-- Start of Source excerpt --

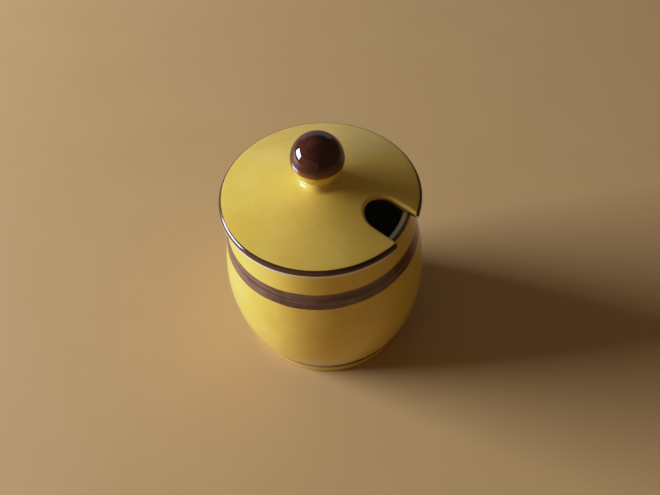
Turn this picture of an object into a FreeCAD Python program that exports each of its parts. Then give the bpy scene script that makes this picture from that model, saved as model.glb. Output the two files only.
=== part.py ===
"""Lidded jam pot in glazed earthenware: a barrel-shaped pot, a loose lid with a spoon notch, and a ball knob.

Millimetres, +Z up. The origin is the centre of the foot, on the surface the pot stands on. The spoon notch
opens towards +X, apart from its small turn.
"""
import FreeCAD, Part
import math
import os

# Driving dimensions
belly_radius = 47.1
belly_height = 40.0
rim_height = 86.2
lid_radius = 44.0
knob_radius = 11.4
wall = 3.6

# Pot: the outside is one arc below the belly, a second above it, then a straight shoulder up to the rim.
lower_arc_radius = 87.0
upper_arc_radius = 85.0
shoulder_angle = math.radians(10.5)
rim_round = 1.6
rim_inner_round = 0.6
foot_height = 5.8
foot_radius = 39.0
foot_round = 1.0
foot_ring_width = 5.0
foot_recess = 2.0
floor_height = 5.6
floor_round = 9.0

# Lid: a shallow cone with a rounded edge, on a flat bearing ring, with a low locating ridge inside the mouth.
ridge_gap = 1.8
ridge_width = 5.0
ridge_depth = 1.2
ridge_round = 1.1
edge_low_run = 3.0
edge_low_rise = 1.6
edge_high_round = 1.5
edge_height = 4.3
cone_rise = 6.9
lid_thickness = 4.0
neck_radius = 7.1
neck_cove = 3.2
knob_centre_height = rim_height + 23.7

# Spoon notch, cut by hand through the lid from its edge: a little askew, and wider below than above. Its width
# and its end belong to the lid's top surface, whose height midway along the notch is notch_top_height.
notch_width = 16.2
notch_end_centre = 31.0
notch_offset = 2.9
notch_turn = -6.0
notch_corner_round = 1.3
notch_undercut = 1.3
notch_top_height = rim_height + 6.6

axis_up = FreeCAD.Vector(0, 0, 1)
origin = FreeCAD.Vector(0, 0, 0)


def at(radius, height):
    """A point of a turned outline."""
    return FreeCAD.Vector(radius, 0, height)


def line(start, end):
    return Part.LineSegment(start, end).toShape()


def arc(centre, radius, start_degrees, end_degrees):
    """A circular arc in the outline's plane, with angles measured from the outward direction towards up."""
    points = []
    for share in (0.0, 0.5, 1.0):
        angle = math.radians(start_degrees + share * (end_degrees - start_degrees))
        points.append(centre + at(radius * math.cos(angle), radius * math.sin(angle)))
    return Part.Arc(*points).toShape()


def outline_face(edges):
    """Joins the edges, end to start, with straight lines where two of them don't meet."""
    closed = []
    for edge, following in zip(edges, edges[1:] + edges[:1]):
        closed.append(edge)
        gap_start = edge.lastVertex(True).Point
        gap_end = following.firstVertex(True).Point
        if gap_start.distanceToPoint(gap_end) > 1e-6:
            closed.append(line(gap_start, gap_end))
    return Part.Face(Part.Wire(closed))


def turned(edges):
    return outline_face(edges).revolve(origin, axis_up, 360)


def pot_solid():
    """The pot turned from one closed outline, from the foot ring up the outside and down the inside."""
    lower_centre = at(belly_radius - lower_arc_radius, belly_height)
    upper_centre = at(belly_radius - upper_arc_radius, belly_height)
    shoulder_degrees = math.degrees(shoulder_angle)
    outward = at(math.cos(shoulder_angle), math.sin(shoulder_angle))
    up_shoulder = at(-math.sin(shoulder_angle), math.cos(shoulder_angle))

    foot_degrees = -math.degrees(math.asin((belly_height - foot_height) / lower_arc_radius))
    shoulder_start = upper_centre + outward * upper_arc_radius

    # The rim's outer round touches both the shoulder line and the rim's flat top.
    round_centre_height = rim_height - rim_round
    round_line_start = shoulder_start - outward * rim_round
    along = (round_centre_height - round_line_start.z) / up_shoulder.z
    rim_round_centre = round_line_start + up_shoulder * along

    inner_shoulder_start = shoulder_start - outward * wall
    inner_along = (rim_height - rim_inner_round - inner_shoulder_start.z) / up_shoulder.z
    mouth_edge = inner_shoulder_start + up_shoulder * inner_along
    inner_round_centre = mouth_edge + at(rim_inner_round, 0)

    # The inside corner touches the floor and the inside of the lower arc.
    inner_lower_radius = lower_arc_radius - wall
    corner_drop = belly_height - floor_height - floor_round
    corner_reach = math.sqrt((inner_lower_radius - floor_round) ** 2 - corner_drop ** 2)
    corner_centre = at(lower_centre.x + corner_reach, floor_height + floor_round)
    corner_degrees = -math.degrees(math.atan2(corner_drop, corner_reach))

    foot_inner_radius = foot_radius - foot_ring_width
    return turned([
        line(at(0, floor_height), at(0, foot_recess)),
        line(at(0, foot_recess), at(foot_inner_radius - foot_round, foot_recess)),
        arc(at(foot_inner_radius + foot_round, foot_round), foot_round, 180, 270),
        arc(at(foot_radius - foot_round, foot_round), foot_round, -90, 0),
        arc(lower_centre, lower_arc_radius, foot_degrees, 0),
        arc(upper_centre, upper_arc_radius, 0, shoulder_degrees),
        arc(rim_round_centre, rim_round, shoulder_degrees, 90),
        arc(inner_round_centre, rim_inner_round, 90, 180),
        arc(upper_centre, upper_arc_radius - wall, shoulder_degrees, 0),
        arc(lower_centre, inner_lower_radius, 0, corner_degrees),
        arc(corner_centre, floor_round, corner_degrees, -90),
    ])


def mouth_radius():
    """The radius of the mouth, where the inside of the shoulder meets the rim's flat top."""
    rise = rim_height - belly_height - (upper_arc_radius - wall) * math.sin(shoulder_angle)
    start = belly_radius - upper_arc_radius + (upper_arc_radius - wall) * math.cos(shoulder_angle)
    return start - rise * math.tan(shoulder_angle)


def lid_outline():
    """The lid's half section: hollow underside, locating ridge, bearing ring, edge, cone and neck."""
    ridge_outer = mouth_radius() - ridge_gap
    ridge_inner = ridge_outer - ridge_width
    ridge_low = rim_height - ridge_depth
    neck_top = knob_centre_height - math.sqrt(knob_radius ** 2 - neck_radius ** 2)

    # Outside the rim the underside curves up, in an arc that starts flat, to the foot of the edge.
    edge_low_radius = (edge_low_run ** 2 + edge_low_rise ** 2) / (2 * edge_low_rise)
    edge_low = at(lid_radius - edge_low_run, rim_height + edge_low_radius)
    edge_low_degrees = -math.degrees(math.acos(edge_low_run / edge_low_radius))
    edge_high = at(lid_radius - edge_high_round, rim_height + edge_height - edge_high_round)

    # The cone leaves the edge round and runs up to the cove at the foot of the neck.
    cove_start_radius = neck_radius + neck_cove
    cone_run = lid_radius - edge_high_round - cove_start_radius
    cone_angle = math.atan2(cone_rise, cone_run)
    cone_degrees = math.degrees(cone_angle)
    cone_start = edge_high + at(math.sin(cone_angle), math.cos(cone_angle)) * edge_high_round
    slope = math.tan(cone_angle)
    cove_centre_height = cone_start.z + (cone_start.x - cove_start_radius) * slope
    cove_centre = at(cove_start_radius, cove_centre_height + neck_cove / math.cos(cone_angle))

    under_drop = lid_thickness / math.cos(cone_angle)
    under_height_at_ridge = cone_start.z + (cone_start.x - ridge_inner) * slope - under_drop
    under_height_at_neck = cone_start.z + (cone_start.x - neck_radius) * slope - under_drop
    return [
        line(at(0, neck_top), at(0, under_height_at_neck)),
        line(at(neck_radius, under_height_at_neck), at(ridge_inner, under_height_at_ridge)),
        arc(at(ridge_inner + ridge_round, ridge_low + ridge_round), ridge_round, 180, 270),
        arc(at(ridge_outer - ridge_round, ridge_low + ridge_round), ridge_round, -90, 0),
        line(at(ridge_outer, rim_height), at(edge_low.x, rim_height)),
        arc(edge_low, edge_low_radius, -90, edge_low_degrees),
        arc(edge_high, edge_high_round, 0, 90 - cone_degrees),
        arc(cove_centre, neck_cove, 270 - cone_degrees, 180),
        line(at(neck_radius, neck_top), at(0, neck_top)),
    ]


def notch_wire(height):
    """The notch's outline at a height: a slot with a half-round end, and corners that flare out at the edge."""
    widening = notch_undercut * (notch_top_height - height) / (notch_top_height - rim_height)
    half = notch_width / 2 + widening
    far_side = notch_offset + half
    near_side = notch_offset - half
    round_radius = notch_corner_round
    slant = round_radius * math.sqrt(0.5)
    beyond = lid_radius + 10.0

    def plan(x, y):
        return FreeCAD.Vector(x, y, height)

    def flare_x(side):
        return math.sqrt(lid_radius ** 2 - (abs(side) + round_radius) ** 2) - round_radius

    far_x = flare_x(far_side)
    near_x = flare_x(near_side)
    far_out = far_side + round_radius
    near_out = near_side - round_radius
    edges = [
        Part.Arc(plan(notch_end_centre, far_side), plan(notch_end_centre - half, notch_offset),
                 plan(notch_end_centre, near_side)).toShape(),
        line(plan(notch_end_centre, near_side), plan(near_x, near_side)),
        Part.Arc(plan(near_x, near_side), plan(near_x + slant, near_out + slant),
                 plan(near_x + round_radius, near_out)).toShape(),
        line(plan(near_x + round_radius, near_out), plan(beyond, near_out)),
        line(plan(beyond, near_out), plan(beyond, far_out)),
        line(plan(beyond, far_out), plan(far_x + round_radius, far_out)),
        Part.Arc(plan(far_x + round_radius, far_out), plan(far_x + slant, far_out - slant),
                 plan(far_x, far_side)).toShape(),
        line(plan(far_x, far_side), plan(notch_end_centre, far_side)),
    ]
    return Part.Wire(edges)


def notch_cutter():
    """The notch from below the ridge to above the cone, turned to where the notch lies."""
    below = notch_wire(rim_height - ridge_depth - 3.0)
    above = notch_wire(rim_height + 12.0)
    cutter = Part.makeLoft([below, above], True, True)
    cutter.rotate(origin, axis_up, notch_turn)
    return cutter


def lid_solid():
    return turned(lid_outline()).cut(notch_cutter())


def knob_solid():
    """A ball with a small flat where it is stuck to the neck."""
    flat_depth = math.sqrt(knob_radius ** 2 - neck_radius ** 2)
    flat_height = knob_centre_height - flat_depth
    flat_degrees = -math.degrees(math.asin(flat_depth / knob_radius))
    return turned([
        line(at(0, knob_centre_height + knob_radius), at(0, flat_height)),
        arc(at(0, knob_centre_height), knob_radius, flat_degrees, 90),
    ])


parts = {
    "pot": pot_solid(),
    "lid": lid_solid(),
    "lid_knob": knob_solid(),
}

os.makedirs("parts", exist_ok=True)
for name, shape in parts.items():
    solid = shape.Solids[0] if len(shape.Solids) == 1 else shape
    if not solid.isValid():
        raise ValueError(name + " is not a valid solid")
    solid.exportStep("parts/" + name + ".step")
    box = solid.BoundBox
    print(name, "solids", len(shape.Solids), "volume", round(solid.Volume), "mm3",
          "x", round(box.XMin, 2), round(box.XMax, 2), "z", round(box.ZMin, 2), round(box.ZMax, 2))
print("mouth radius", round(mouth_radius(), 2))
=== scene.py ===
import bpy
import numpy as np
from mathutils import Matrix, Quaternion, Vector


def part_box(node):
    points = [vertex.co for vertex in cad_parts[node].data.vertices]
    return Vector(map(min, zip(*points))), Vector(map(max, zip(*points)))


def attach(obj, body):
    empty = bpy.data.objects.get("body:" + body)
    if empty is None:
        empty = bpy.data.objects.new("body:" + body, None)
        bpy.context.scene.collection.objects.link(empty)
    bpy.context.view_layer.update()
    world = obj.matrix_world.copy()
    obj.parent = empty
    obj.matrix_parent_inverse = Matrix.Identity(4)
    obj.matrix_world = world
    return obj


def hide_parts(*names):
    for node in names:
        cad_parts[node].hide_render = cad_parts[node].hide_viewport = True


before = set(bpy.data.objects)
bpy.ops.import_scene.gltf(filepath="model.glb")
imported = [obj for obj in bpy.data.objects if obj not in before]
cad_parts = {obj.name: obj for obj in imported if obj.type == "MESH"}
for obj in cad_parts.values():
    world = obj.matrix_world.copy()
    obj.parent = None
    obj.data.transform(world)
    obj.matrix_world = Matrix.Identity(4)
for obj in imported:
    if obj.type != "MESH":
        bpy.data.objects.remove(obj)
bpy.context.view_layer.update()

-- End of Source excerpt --

:: Your instructions ::
Start at the line with "for name, shape" and stop after the line with "if empty is". Repeat exactly the lines in that range.

:: Response to this exercise ::
for name, shape in parts.items():
    solid = shape.Solids[0] if len(shape.Solids) == 1 else shape
    if not solid.isValid():
        raise ValueError(name + " is not a valid solid")
    solid.exportStep("parts/" + name + ".step")
    box = solid.BoundBox
    print(name, "solids", len(shape.Solids), "volume", round(solid.Volume), "mm3",
          "x", round(box.XMin, 2), round(box.XMax, 2), "z", round(box.ZMin, 2), round(box.ZMax, 2))
print("mouth radius", round(mouth_radius(), 2))
=== scene.py ===
import bpy
import numpy as np
from mathutils import Matrix, Quaternion, Vector


def part_box(node):
    points = [vertex.co for vertex in cad_parts[node].data.vertices]
    return Vector(map(min, zip(*points))), Vector(map(max, zip(*points)))


def attach(obj, body):
    empty = bpy.data.objects.get("body:" + body)
    if empty is None:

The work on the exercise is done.